Justice O’Connor’s concurrence rested on a similar analysis:
Where the defendant continues unlawful conduct after the time the Government prosecutes him for a predicate offense, I do not think he can later contend that the Government is foreclosed from using that offense in another prosecution to prove the continuing violation of § 848.
# * # * # *
Moreover, I note that we do not decide in this case whether a defendant would have a valid double jeopardy claim if the Government failed in a later prosecution to allege and present evidence of a continuing violation of § 848 after an earlier conviction for a predicate offense. Certainly the defendant’s interest in finality would be more compelling where there is no indication of continuing wrongdoing after the first prosecution.9
My brothers correctly note that the plurality stopped short of the result they now reach. Taking the carefully chosen words of Justice O'Connor’s concurrence into account, even though she ultimately joined in the plurality opinion, I think their willingness to further limit the double jeopardy clause is unwarranted. The continuing criminal enterprise with which Guthrie was charged had ended before his acquittal. The Morgan City smuggling charge that Guthrie now protests was relied upon as a predicate offense to prove the CCE charge: It was the centerpiece of the government’s case, involving eight witnesses and hundreds of pages of testimony, all of which must now be repeated in an attempt to prove a second time that Guthrie committed the same criminal act.
The government denies prosecutorial misconduct, asserting that it could not have charged the Morgan City offense in the CCE indictment because venue for that offense was improper in Florida where the *363CCE and conspiracy charges were brought. This rationalization does not withstand analysis. First, venue is not a jurisdictional limitation but a privilege that may be waived by the defendant.10 The government was free to include the Morgan City offense in the Florida indictment, leaving to Guthrie the choice of objecting to the improper venue or of waiving the venue question and defending himself from all charges in a single proceeding. More important, venue for the offenses tried in Florida was also proper in Louisiana, where the Morgan City episode took place, because that episode was included as a predicate offense in both the conspiracy and the CCE charges.11 Thus, all charges could have been brought in Louisiana at a single trial, and respect for proper venue did not necessitate successive prosecutions.
The concern expressed by the Garrett plurality, that in some circumstances a criminal might insulate himself from CCE charges by pleading guilty in advance to a single minor predicate offense, has no basis when the CCE prosecution is brought first. The government then has full control. If, with full knowledge of the facts, it chooses — as it did with Guthrie — to prosecute first for the CCE and not then to include separate charges for each of the predicate offenses, the government should be held to its choice. Otherwise the government might prosecute a defendant for CCE and then, if he were acquitted, as Guthrie was, or if the government were dissatisfied with his sentence, it might prosecute him not only for one but for each of the predicate offenses seriatim. More than collateral estoppel bars this kind of governmental manipulation. This is precisely the kind of peril the double jeopardy clause was designed to prevent. The Constitution does not permit prosecutors so much rope for repeated attempts to string up the accused. Guthrie should not be forced to defend himself a second time against a crime that was relied upon as a necessary element of proof in an earlier trial at which the prosecution was unsuccessful.

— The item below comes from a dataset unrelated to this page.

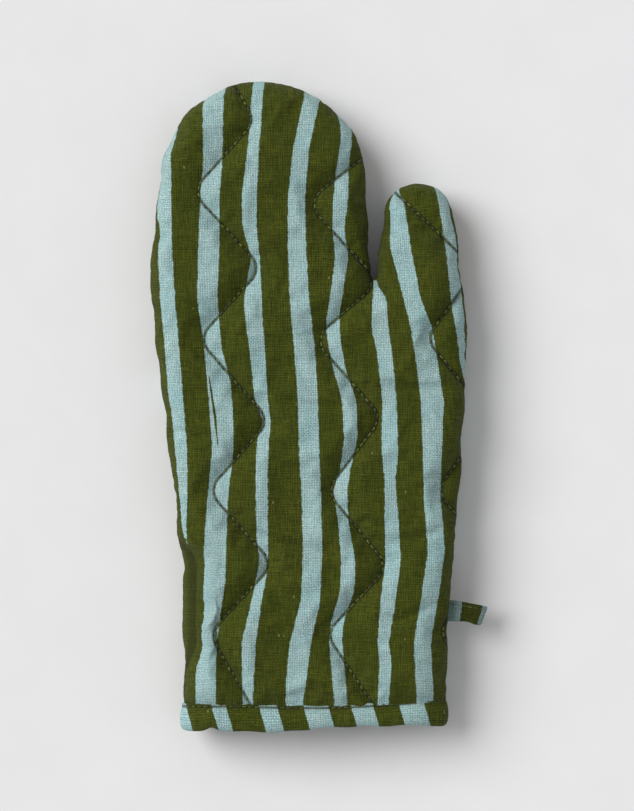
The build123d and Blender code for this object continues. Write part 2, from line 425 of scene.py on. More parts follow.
def rolled(xyz, gap):
    """Turns the left rim about its own centre, which brings the seam into sight near the cuff."""
    u = (np.clip(gap, 0, RIM) - RIM) / RIM
    v = (xyz[:, 2] - SEAM_Z) / RIM_HEIGHT
    radius = np.hypot(u, v)
    angle = np.arctan2(v, -u)
    falloff = np.clip(1 - np.abs(angle) / (math.pi / 2), 0, 1) * np.clip(radius, 0, 1) ** 2
    share = seam_turned(xyz[:, 1]) * (xyz[:, 0] < 0)
    turned = angle + SEAM_TURN * share * falloff
    out = xyz.copy()
    out[:, 0] += RIM * radius * (np.cos(angle) - np.cos(turned))
    out[:, 0] += SEAM_DRAWN_IN * share * (1 - smooth(8, RIM, gap))
    out[:, 2] = SEAM_Z + RIM_HEIGHT * radius * np.sin(turned)
    return out


def layer(z):
    """Points of one layer of a panel, from their heights."""
    return rolled(np.column_stack([plan + wander, z]), edge_gap)


# ---- Cloth simulation of the padded shell ----
CLOTH = {
    "quality": 4, "mass": 0.3, "air_damping": 2.0, "tension_stiffness": 25,
    "compression_stiffness": 25, "shear_stiffness": 8, "bending_stiffness": 1.2,
    "use_pressure": True, "uniform_pressure_force": 1.5, "shrink_min": -0.035,
    "vertex_group_mass": "held", "pin_stiffness": 1.0,
}
CLOTH_FRAMES = 14
CLOTH_MOST = 2.5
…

. — U.S. —, 105 S.Ct. 2407, 85 L.Ed.2d 764 (1985).

. See Jordan v. Virginia, 653 F.2d 870, 873 (4th Cir. 1980).

. See Id.; Harris v. Oklahoma, 433 U.S. 682, 682-683, 97 S.Ct. 2912, 2913, 53 L.Ed.2d 1054 (1977).

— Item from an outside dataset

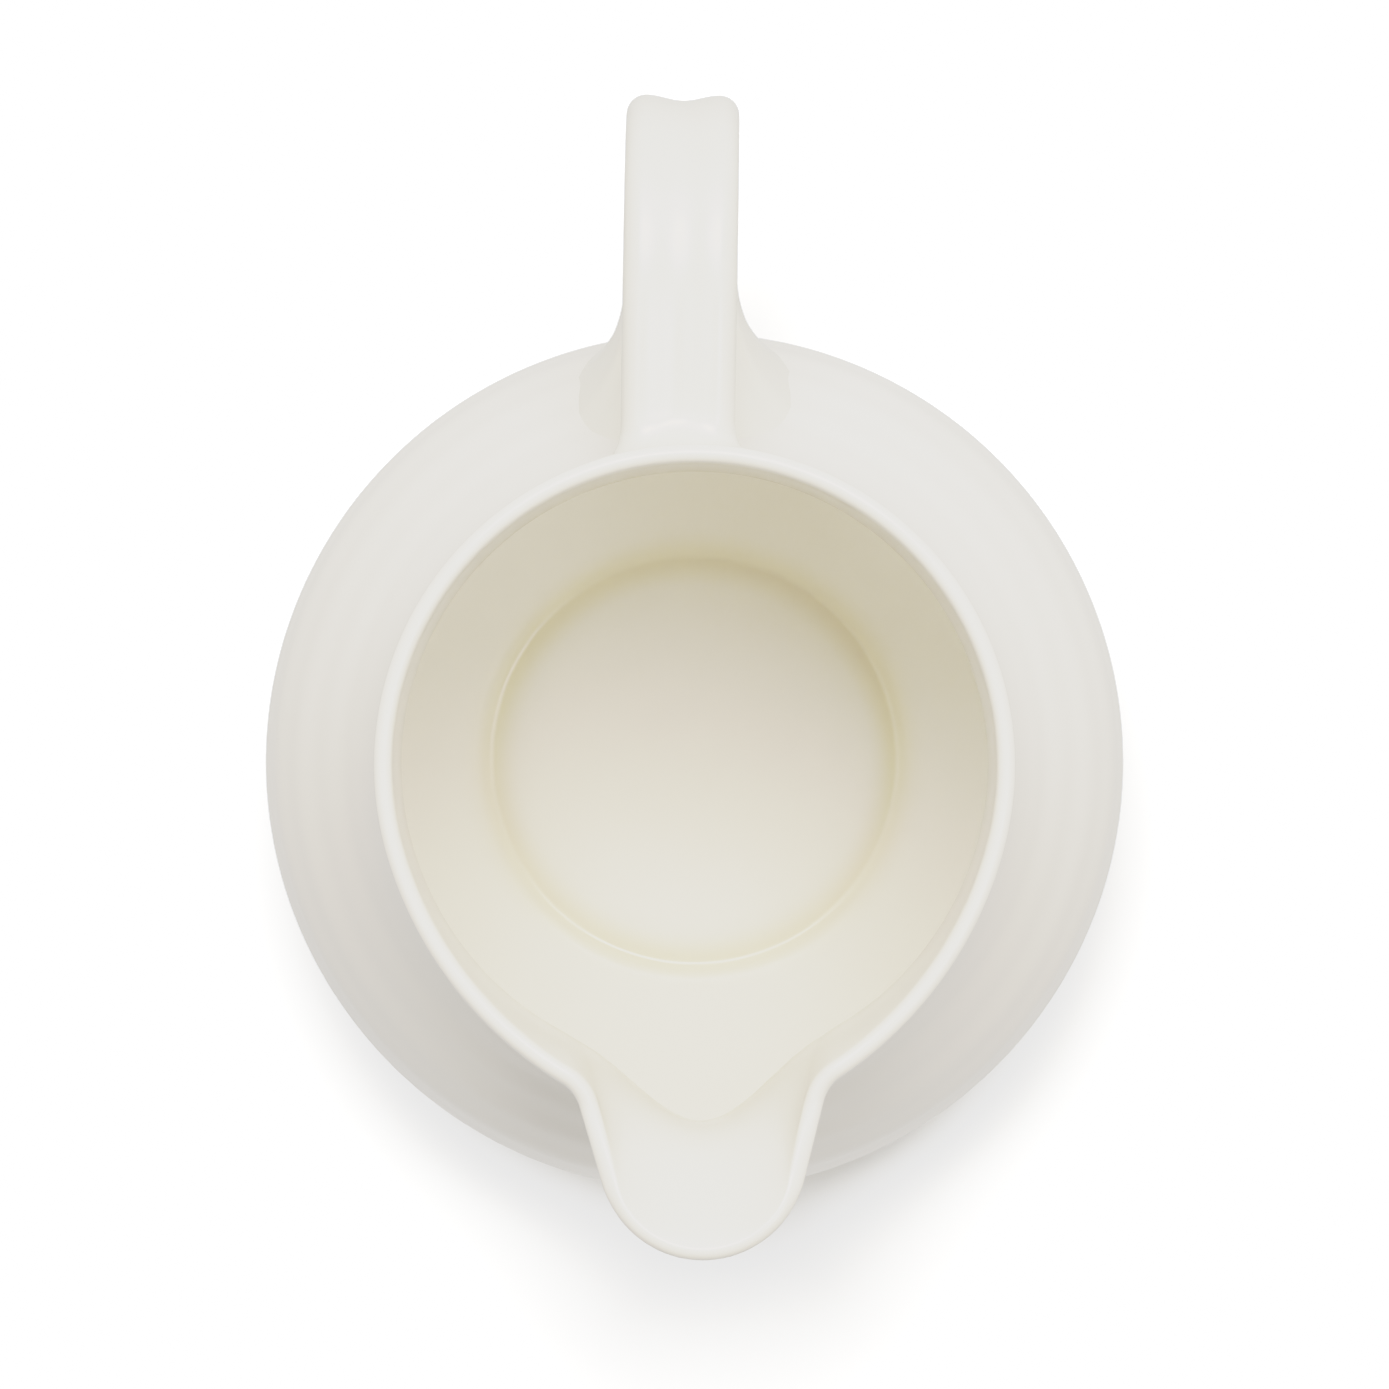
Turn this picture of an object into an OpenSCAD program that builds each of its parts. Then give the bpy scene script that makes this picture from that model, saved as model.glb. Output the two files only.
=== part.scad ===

. Id., — U.S. at —, 105 S.Ct. at 2418, 85 L.Ed.2d at 779.

. Id.

. 223 U.S. 442, 32 S.Ct. 250, 56 L.Ed. 500 (1912).

. — U.S. at —, 105 S.Ct. at 2418, 85 L.Ed.2d at 779.

. Id., — U.S. at —, 105 S.Ct. at 2419, 85 L.Ed.2d at 780.

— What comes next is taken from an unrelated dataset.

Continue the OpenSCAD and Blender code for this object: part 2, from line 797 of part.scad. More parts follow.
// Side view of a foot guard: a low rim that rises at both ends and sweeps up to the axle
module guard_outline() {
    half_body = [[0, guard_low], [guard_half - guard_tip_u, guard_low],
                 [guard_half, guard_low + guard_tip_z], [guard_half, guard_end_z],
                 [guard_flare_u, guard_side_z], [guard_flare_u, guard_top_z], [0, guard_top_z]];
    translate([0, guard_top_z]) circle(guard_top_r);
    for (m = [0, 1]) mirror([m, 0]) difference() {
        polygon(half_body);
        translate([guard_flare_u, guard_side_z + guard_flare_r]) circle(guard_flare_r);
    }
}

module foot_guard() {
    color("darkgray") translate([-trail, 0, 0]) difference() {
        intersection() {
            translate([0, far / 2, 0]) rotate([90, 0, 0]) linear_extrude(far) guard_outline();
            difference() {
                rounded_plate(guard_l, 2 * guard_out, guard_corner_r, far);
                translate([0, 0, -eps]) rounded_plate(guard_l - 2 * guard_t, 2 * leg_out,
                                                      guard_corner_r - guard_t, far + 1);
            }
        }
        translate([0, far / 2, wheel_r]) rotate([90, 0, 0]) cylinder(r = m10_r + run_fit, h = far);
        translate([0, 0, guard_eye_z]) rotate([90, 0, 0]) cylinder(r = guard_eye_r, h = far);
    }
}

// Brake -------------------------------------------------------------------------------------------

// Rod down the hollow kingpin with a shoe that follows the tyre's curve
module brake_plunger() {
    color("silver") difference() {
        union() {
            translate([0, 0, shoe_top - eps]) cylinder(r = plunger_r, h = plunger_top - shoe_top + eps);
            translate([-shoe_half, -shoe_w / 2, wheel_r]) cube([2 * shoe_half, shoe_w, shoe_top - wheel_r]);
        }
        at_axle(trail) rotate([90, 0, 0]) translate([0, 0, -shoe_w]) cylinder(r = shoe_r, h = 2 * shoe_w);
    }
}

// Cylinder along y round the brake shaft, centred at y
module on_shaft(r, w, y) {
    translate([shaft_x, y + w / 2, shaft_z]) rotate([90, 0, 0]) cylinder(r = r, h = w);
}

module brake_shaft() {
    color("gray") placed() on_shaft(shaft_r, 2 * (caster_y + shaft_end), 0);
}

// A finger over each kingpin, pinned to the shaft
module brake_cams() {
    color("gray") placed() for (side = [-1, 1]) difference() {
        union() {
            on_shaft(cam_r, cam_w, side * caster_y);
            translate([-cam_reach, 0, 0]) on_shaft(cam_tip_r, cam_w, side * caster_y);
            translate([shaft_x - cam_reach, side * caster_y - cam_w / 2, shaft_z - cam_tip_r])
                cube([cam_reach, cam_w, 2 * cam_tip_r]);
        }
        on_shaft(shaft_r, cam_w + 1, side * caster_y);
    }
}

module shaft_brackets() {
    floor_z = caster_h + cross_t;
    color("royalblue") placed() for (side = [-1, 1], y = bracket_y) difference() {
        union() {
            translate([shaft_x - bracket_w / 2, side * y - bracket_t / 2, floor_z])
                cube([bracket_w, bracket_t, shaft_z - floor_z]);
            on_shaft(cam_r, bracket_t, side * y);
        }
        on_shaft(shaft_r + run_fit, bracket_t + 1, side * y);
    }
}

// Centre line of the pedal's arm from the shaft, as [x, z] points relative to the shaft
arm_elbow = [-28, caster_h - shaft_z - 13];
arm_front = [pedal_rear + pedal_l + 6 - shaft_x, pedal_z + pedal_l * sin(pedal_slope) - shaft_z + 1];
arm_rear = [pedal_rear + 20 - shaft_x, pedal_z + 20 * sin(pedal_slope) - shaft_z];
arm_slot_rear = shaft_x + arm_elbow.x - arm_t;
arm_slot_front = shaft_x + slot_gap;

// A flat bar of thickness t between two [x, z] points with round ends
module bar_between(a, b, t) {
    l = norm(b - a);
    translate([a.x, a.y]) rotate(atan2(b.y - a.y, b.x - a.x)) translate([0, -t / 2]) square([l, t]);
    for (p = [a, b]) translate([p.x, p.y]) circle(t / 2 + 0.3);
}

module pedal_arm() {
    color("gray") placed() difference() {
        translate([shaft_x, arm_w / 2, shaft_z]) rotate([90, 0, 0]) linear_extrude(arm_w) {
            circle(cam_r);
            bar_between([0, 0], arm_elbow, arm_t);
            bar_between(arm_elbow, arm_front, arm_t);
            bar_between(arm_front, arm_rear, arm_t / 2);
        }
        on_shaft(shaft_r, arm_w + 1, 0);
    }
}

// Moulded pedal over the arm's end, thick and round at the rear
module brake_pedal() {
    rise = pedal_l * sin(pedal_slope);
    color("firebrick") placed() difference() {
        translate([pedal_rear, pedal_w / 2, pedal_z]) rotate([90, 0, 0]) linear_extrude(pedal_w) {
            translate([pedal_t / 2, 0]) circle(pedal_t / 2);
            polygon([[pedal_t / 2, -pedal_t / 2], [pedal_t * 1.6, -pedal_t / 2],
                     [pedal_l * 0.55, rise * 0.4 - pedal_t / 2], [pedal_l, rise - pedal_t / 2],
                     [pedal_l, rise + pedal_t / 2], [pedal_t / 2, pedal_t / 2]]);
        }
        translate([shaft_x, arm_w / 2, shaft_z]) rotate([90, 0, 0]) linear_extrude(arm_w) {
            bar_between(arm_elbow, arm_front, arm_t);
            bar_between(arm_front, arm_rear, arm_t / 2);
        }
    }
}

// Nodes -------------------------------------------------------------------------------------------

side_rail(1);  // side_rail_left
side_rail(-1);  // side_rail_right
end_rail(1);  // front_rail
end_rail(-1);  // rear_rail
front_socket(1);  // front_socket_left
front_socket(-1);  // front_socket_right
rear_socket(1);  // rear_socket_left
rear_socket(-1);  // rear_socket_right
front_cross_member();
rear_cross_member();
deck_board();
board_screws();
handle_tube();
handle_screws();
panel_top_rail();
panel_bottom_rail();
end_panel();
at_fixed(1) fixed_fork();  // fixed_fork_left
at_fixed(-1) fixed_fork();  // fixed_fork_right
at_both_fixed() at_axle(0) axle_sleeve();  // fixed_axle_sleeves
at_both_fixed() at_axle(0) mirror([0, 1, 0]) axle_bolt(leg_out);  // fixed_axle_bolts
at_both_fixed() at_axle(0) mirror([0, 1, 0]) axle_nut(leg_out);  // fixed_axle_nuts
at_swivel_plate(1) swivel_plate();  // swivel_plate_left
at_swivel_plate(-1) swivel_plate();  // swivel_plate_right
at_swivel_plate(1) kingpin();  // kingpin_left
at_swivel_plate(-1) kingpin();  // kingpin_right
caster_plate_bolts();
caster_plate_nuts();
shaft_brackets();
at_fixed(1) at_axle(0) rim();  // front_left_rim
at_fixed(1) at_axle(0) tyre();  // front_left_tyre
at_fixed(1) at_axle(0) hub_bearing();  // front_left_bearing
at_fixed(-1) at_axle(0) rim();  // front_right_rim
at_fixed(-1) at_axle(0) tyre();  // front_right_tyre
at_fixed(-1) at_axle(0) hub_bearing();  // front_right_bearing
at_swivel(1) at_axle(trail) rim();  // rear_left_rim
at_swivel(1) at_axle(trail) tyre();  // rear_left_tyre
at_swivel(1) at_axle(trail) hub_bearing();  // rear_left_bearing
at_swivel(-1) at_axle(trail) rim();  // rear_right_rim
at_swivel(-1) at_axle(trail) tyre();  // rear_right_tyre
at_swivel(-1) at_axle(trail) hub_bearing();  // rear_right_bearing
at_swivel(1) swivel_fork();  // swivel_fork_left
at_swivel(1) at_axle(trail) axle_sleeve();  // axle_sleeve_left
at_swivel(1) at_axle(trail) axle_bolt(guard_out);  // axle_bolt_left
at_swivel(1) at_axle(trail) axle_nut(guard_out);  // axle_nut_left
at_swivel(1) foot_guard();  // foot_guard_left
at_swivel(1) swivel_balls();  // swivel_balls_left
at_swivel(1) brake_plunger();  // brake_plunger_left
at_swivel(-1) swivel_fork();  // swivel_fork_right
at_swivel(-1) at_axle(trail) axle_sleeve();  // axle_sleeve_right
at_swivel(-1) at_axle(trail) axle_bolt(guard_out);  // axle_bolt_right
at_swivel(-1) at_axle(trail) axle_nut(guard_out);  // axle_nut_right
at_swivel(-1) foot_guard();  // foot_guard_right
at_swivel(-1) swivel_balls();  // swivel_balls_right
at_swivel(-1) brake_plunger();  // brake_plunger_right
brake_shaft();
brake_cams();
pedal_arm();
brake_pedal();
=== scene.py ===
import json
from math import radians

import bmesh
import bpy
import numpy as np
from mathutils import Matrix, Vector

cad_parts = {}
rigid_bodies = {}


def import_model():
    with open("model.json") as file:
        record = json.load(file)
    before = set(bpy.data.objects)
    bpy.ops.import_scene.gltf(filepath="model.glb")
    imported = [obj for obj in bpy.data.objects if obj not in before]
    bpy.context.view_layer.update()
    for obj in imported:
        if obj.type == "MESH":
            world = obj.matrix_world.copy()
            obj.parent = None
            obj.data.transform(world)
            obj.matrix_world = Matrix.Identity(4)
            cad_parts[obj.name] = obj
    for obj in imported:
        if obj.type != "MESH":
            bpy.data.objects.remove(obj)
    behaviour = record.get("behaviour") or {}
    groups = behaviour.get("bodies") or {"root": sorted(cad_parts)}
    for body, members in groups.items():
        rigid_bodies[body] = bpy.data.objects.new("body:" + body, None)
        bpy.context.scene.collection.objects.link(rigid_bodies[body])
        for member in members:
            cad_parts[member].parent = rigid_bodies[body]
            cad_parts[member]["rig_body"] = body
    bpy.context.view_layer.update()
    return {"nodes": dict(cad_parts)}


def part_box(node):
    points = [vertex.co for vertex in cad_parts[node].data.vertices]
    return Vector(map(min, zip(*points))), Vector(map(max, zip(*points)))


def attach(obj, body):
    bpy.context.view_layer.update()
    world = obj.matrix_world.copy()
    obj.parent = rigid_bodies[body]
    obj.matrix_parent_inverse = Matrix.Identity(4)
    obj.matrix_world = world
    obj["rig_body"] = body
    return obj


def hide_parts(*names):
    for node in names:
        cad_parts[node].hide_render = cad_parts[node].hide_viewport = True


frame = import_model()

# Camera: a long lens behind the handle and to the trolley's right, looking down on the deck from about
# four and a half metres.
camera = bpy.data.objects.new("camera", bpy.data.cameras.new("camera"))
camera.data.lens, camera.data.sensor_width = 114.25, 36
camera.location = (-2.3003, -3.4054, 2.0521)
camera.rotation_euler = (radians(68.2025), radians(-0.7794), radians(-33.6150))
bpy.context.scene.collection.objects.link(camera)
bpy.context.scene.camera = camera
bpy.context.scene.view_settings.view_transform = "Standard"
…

. Id., — U.S. at —, 105 S.Ct. at 2420, 2422, 85 L.Ed.2d at 784 (O'Connor J., concurring).

. United States v. Marcello, 423 F.2d 993, 1001-06 (5th Cir.), cert. denied, 398 U.S. 959, 90 S.Ct. 2172, 26 L.Ed.2d 543 (1970); 2 C. Wright, Federal Practice and Procedure: Criminal § 306 (2d ed.1982).

. See United States v. Fry, 413 F.Supp. 1269, 1273 (E.D.Mich.1976), aff’d mem., 559 F.2d 1221 (6th Cir. 1977); 2 C. Wright, Federal Practice and Procedure: Criminal § 303 at 205 (2d ed.1982); United States v. Diaz, 685 F.2d 252, 255 (8th Cir.1982); Downing v. United States, 348 F.2d 594, 598 (5th Cir.), cert. denied, 382 U.S. 901, 86 S.Ct. 235, 15 L.Ed.2d 155 (1965).